Single by Herman's Hermits

from the album Hold On!
- B-side: "The Man with the Cigar"
- Released: 17 December 1965 (UK) December 1965 (US)
- Recorded: 30 September 1965
- Studio: RCA Studio B, Hollywood
- Genre: Rock
- Length: 2:18
- Label: MGM 13437
- Songwriters: P.F. Sloan, Steve Barri
- Producer: Mickie Most

Herman's Hermits singles chronology
| "Just a Little Bit Better" (1965) | "A Must to Avoid" (1965) | "Listen People" / "You Won't Be Leaving" (1966) |

= A Must to Avoid =

"A Must to Avoid" is a song written by P.F. Sloan and Steve Barri and performed by Herman's Hermits. It was featured on their 1966 album, Hold On! and on their 1966 EP, A Must to Avoid.

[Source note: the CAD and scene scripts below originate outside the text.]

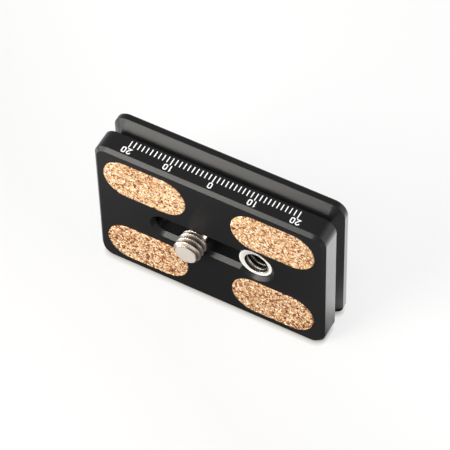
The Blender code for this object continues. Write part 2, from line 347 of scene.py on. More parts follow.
TURNED_SCALE = 9000.0
RINGS_SCALE = 2600.0
RINGS_SHADE = 0.91                        # darkest ring, as a share of the colour
FRONT_NORMAL = (-0.925, -0.985)           # a face's normal along the depth, from side to front
SCREW_GROOVE_SHADE_COLOUR = (0.12, 0.080, 0.058)
BORE_SHADE_COLOUR = (0.072, 0.058, 0.043)
# Painted shade in the screw's grooves and the bush's bore: what the steel's colour darkens over, from
# bright to dark
SCREW_GROOVE_SHADE_DEPTHS = (0.14 * THREAD_DEPTH, 1.2 * THREAD_DEPTH)                   # below the crest
BORE_GROOVE_SHADE_RADII = (BUSH_BORE_RADIUS - 0.07 * MM, BUSH_BORE_RADIUS + 0.16 * MM)
BORE_SHADE_DEPTHS = (1.2 * MM, 3.2 * MM)
BORE_MOUTH_SHADE_DEPTHS = (0.02 * MM, 0.10 * MM)                                        # below the countersink
BORE_SHADE_END = WEB_THICKNESS - 0.5 * MM

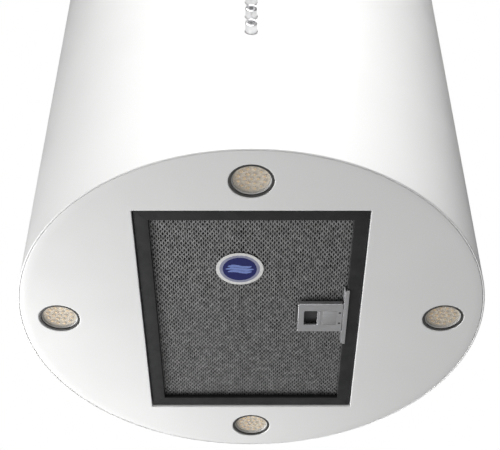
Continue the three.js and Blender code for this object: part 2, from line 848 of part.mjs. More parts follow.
function filterFrame() {
  const frameTop = frameZ + filterHeight;
  const outer = block(about(0, frameX), about(0, frameY), [frameZ, frameTop]);
  const window = block(about(0, windowX), about(0, windowY), [frameZ - 1, frameTop + 1]);
  const groove = block(
    about(0, windowX + meshSeat + gap),
    about(0, windowY + meshSeat + gap),
    [meshZ - gap, meshZ + meshThickness + gap],
  );
  const tongueSlot = block(
    [windowX - 1, frameX + 1],
    about(0, latchTongueHalf + 0.5),
    [latchTongueZ[0] - gap, latchTongueZ[1] + gap],
  );
  const hingeTongues = [-hingeTongueY, hingeTongueY].map((y) =>
    block([-frameX - hingeTongueReach, -frameX + 1], about(y, hingeTongueHalf), hingeTongueZ),
  );
  const frame = cut(outer, window, groove, tongueSlot);
  return mesh('filter_frame', blackPaint, join(frame, ...hingeTongues));
}

function filterMesh() {
  const pack = block(
    about(0, windowX + meshSeat),
    about(0, windowY + meshSeat),
    [meshZ, meshZ + meshThickness],
  );
  return mesh('filter_mesh', meshMetal, pack);
}

function filterSticker() {
  const place = [-9.6, -59.2];
  return mesh('filter_sticker', stickerInk, rod('z', stickerRadius, [meshZ - 0.6, meshZ - gap], place, 32));
}

const latchLowZ = bottomZ + 0.4;
const latchRight = windowX - 2.2; // slider's right edge, beside the strap
const latchWidth = 38.6;
const latchHalf = 18.8;
const latchSheet = 0.8;
const latchRimZ = meshZ - 1.6;
const latchPlateZ = [meshZ - 1.2, meshZ - 0.4];
const fingerX = 11.4; // finger hole
const fingerY = 19;
const fingerCorner = 1.5;
const fingerCentre = latchRight - 27.6;
const latchTravel = 8;
const springX = [latchRight - 17.8, latchRight - 3.4];
const springTabHalf = 2.5;
const strapHalf = 36.5;
const strapWidth = 3.8;

function latchSlider() {
  const left = latchRight - latchWidth;
  const sheet = 1;
  const pan = cut(
    block([left, latchRight], about(0, latchHalf), [latchLowZ, latchRimZ]),
    block(
      [left + sheet, latchRight - sheet],
      about(0, latchHalf - sheet),
      [latchLowZ + latchSheet, latchRimZ + 1],
    ),
  );
  const holeZ = [latchLowZ - 1, latchRimZ];
  const hole = roundedSlab(fingerX / 2, fingerY / 2, fingerCorner, holeZ, [fingerCentre, 0]);
  const springTab = block(
    [springX[1] + gap, springX[1] + gap + 1],
    about(0, springTabHalf),
    [latchLowZ + latchSheet - 0.2, latchRimZ],
  );
  const tongue = block([latchRight - sheet, frameX + gap], about(0, latchTongueHalf), latchTongueZ);
  return mesh('latch_slider', brightMetal, join(cut(pan, hole), springTab, tongue));
}

// A strap across the frame's inner edge, with a plate behind the slider that holds the spring
// and closes the space behind the finger hole wherever the slider stands.
function latchBase() {
  const strapX = latchRight + gap;
  const plateX = springX[0] - gap - 1;
  const pocketX = fingerCentre - fingerX / 2 - latchTravel;
  const legX = [strapX, strapX + 0.8];
  const legs = [[-strapHalf, -latchHalf - 1.1], [latchHalf + 1.1, strapHalf]].map((range) =>
    block(legX, range, [latchLowZ, latchPlateZ[1]]),
  );
  return mesh('latch_base', brightMetal, join(
    block([strapX, strapX + strapWidth], about(0, strapHalf), [latchLowZ, latchLowZ + 0.9]),
    ...legs,
    block([strapX - 0.8, legX[1]], about(0, strapHalf), latchPlateZ),
    block([pocketX, strapX], about(0, fingerY / 2 + 1), latchPlateZ),
    block([plateX, plateX + 1], about(0, springTabHalf), [latchLowZ + latchSheet + gap, latchPlateZ[1]]),
  ));
}

class Helix extends THREE.Curve {
  constructor(from, to, radius, turns, height) {
    super();
    Object.assign(this, { from, to, radius, turns, height });
  }

  getPoint(t, target = new THREE.Vector3()) {
    const angle = 2 * Math.PI * this.turns * t;
    const x = this.from + (this.to - this.from) * t;
    return target.set(x, this.radius * Math.cos(angle), this.height + this.radius * Math.sin(angle));
  }
}

function latchSpring() {
  const wire = 0.25;
  const coil = 0.95;
  const turns = 5;
  const height = (latchLowZ + latchSheet + latchRimZ) / 2;
  const path = new Helix(springX[0] + wire, springX[1] - wire, coil, turns, height);
  return mesh('latch_spring', brightMetal, tube(path, wire, 6, turns * 8));
}

// ---------------------------------------------------------------- assembly

hood.add(outerShell(), bottomPanel(), ceilingPlate());
[[1, 1], [-1, 1], [-1, -1], [1, -1]].forEach((corner, i) => {
  const ends = { '1,1': 'rear_right', '-1,1': 'rear_left', '-1,-1': 'front_left', '1,-1': 'front_right' };
  hood.add(strut(`frame_strut_${ends[corner.join()]}`, corner, (i * Math.PI) / 2));
});
diagonals.forEach((angle, i) => hood.add(shellScrew(`shell_screw_${i + 1}`, angle)));
hood.add(motorBox(), blowerHousing(), blowerCover(), impeller(), motorShaft(), motor(), motorBracket());
hood.add(ductCollar(), flapPin());
hood.add(damperFlap('damper_flap_front', -1, [-62, 12]), damperFlap('damper_flap_rear', 1, [-26, 48]));
hood.add(controlBox(), controlBoxLid(), controlBoard(), motorCapacitor(), cableGland(), ledDriver());
hood.add(switchBlock(), switchBracket());
buttonNames.forEach((name, i) => hood.add(pushButton(`button_${name}`, buttonHeights[i])));
lampPlaces.forEach((place) => hood.add(lampSet(place)));
hood.add(...lampLeads(), buttonLead(), motorLead());
hood.add(filterFrame(), filterMesh(), filterSticker(), latchBase(), latchSlider(), latchSpring());

export default hood;
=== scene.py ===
import json
from math import cos, pi, radians, sin

import bmesh
import bpy
from bpy.props import FloatProperty, FloatVectorProperty, IntProperty, PointerProperty
from mathutils import Matrix, Vector


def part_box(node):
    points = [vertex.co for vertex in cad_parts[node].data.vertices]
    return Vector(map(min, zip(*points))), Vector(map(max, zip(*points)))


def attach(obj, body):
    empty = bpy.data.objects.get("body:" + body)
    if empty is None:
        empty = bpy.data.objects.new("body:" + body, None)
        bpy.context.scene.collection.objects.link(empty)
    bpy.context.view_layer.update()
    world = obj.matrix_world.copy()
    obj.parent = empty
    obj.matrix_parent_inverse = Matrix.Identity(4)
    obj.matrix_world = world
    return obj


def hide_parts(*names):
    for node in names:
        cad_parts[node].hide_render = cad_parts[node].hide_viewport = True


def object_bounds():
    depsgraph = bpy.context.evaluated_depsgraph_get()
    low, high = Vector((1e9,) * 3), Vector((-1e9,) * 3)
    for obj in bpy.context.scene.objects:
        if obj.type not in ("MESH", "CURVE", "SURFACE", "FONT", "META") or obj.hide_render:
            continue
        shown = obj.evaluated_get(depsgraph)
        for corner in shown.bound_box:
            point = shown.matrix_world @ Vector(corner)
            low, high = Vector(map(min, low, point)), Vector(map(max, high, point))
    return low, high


bl_info = {
    "name": "Island Range Hood",
    "version": (1, 0, 0),
    "blender": (4, 5, 0),
    "location": "View3D > Sidebar > Hood",
    "description": "Makes the visible pieces, finishes and stage of a round ceiling-hung range hood",
    "category": "Add Mesh",
}

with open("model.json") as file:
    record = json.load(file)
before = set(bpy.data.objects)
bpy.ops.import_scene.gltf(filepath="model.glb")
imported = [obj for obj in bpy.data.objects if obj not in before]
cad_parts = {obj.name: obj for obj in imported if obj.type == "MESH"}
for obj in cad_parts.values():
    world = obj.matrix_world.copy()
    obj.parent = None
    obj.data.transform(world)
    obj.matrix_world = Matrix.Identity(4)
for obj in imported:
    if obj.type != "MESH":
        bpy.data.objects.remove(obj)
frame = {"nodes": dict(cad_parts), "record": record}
CAD_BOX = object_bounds()
MM = 0.001
SIDES = ("front", "right", "rear", "left")
BUTTONS = ("light", "stop", "low", "medium", "high")
STRAP_WIDTH = 3.8 * MM

FLOOR_DROP = 3.4
FLOOR_RADIUS = 12.0
AMBIENT = 0.11
BACKDROP = 1.0
CAMERA_SENSOR = 36.0
CAMERA_LENS = 81.85
CAMERA_TILT = 43.327
CAMERA_PLACE = (-0.00105, -0.77116, -0.6161)


# ------------------------------------------------------------------ sizes and colours

def length(label, help_text, default):
    return FloatProperty(name=label, description=help_text, default=default, min=0.0,
                         unit="LENGTH", precision=5)


def colour(label, help_text, default):
    return FloatVectorProperty(name=label, description=help_text, default=default, min=0.0, max=1.0,
                               size=4, subtype="COLOR")


class HoodSizes(bpy.types.PropertyGroup):
    """Sizes of the visible pieces that don't come from the frame"""

    sheet: length("Sheet", "Thickness of the shell and panel sheet", 1.2 * MM)
    fold_radius: length("Fold radius", "Outside radius of the panel's folded edge", 0.7 * MM)
    strand_width: length("Strand width", "Width of the expanded mesh's strands", 1.1 * MM)
    cell_width: length("Cell width", "Width of a cell in the outer mesh", 3.6 * MM)
    cell_length: length("Cell length", "Length of a cell in the outer mesh", 5.6 * MM)
    inner_cell: length("Inner cell", "Size of a cell in the mesh layers behind", 4.1 * MM)
    chip_size: length("LED size", "Side of one LED on a lamp's board", 2.9 * MM)
    bezel_lip: length("Bezel lip", "Width of the dark ring round a lamp", 2.0 * MM)
    round_steps: IntProperty(name="Round steps", description="Sides of a large round piece",
                             default=256, min=64)


class HoodColours(bpy.types.PropertyGroup):
    """Colours of the visible finishes"""

    paint: colour("Paint", "White powder coat of the shell and panel", (0.87, 0.87, 0.865, 1.0))
    filter_paint: colour("Filter paint", "Black paint of the filter's frame", (0.012, 0.012, 0.013, 1.0))
    mesh_metal: colour("Mesh metal", "Expanded mesh of the filter", (0.22, 0.22, 0.22, 1.0))
    latch_metal: colour("Latch metal", "Satin metal of the finger latch", (0.33, 0.33, 0.34, 1.0))
    button_metal: colour("Button metal", "Silver of the push buttons", (0.74, 0.74, 0.75, 1.0))
    # The ring's near-black is partly the dark bezel and partly painted shade for the gap round each lamp.
    lamp_ring: colour("Lamp ring", "Dark ring round each lamp", (0.022, 0.021, 0.02, 1.0))
    lamp_board: colour("Lamp board", "Board behind the lamp's lens", (0.78, 0.68, 0.53, 1.0))
    sticker_field: colour("Sticker field", "Round field of the filter's sticker", (0.006, 0.010, 0.10, 1.0))
    sticker_mark: colour("Sticker mark", "Waves of air on the filter's sticker", (0.20, 0.27, 0.60, 1.0))


# ------------------------------------------------------------------ outlines and sections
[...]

The song was produced by Mickie Most.

==Background==
Billboard said of the single: "The group has a winning and swinging rocker with hit written all over it." Cash Box described it as a "rhythmic, twangy item about an unusual gal who means poison to any guy."

==Chart performance==
"A Must to Avoid" reached No.1 in New Zealand, No.3 in Canada, No.4 in Australia, No.5 in Norway, No.6 on the UK's Record Retailer chart, and No.8 on the Billboard Hot 100 in 1965.

==Influences==
- This song was reworked by the Swedish band The Shanes as Chris-Craft No. 9.